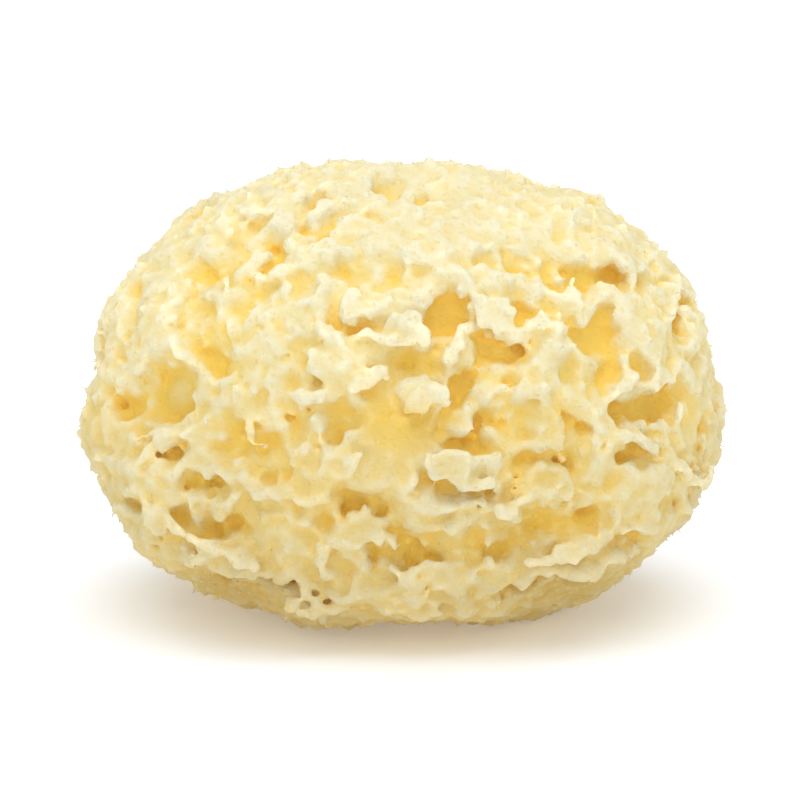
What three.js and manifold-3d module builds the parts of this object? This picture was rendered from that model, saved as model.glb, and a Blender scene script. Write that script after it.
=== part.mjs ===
// A bath sponge: the dried skeleton of one sea sponge, grown as one piece and cut flat where it
// sat on the rock. Millimetres, +Z up. The cut face lies on z = 0, the broad front faces -Y,
// and the long way across is X.
import * as THREE from "three";
import { mergeVertices } from "three/addons/utils/BufferGeometryUtils.js";
import Module from "manifold-3d";

// Driving dimensions of the whole body.
const HALF_WIDTH = 67.3;
const HALF_DEPTH = 55.5;
const WAIST_HEIGHT = 39; // of the widest section, above the cut
const CROWN_RISE = 57; // from the waist to the top
const KEEL_DROP = 41.2; // from the waist to where the body would end below, had it not been cut
const SQUARENESS = 2.4; // 2 is an ellipsoid, and more is boxier

// How finely the surface is divided.
const BODY_DETAIL = 9; // splits of each edge of the icosahedron that becomes the body
const HOLLOW_SEGMENTS = [8, 5]; // round each hollow, and from its mouth to its floor
const SMOOTHED = 0.6; // how far a merged facet may stray from the small facets it stands for

// A hollow's centre lies this share of its depth below the skin, so its middle is wider than its rim.
const SUNK = 0.42;

// Directions are a turn round from the front towards +X and a lift up from the waist, in degrees.
// Lobes swell or sink the skin: turn, lift, spread in degrees, and rise.
const lobe = (turn, lift, spread, rise) => ({ turn, lift, spread, rise });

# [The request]
Please repeat the material above, word for word and in full.

# [Result of the exercise]
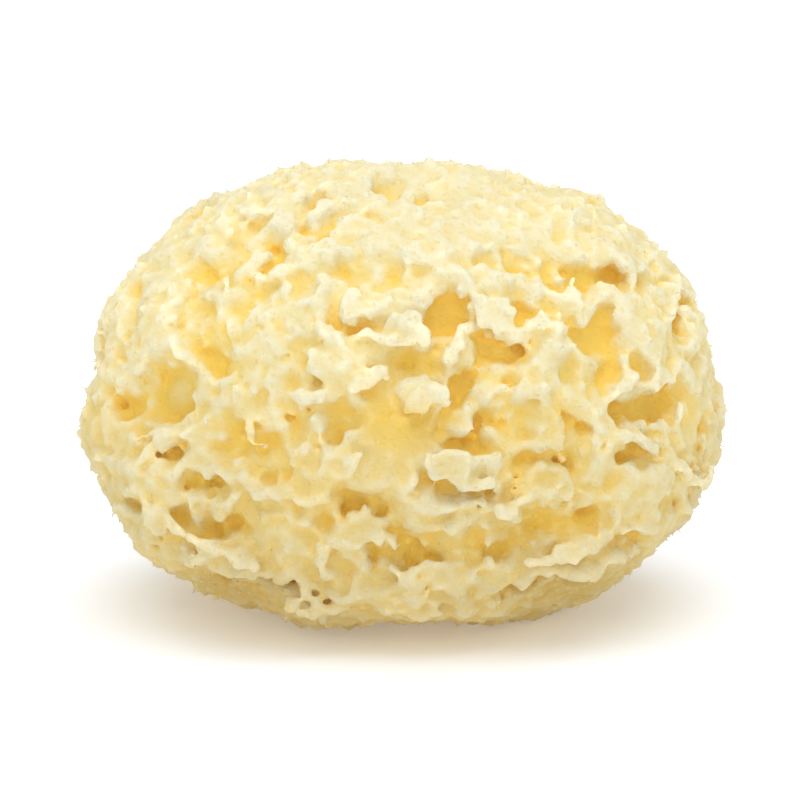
What three.js and manifold-3d module builds the parts of this object? This picture was rendered from that model, saved as model.glb, and a Blender scene script. Write that script after it.
=== part.mjs ===
// A bath sponge: the dried skeleton of one sea sponge, grown as one piece and cut flat where it
// sat on the rock. Millimetres, +Z up. The cut face lies on z = 0, the broad front faces -Y,
// and the long way across is X.
import * as THREE from "three";
import { mergeVertices } from "three/addons/utils/BufferGeometryUtils.js";
import Module from "manifold-3d";

// Driving dimensions of the whole body.
const HALF_WIDTH = 67.3;
const HALF_DEPTH = 55.5;
const WAIST_HEIGHT = 39; // of the widest section, above the cut
const CROWN_RISE = 57; // from the waist to the top
const KEEL_DROP = 41.2; // from the waist to where the body would end below, had it not been cut
const SQUARENESS = 2.4; // 2 is an ellipsoid, and more is boxier

// How finely the surface is divided.
const BODY_DETAIL = 9; // splits of each edge of the icosahedron that becomes the body
const HOLLOW_SEGMENTS = [8, 5]; // round each hollow, and from its mouth to its floor
const SMOOTHED = 0.6; // how far a merged facet may stray from the small facets it stands for

// A hollow's centre lies this share of its depth below the skin, so its middle is wider than its rim.
const SUNK = 0.42;

// Directions are a turn round from the front towards +X and a lift up from the waist, in degrees.
// Lobes swell or sink the skin: turn, lift, spread in degrees, and rise.
const lobe = (turn, lift, spread, rise) => ({ turn, lift, spread, rise });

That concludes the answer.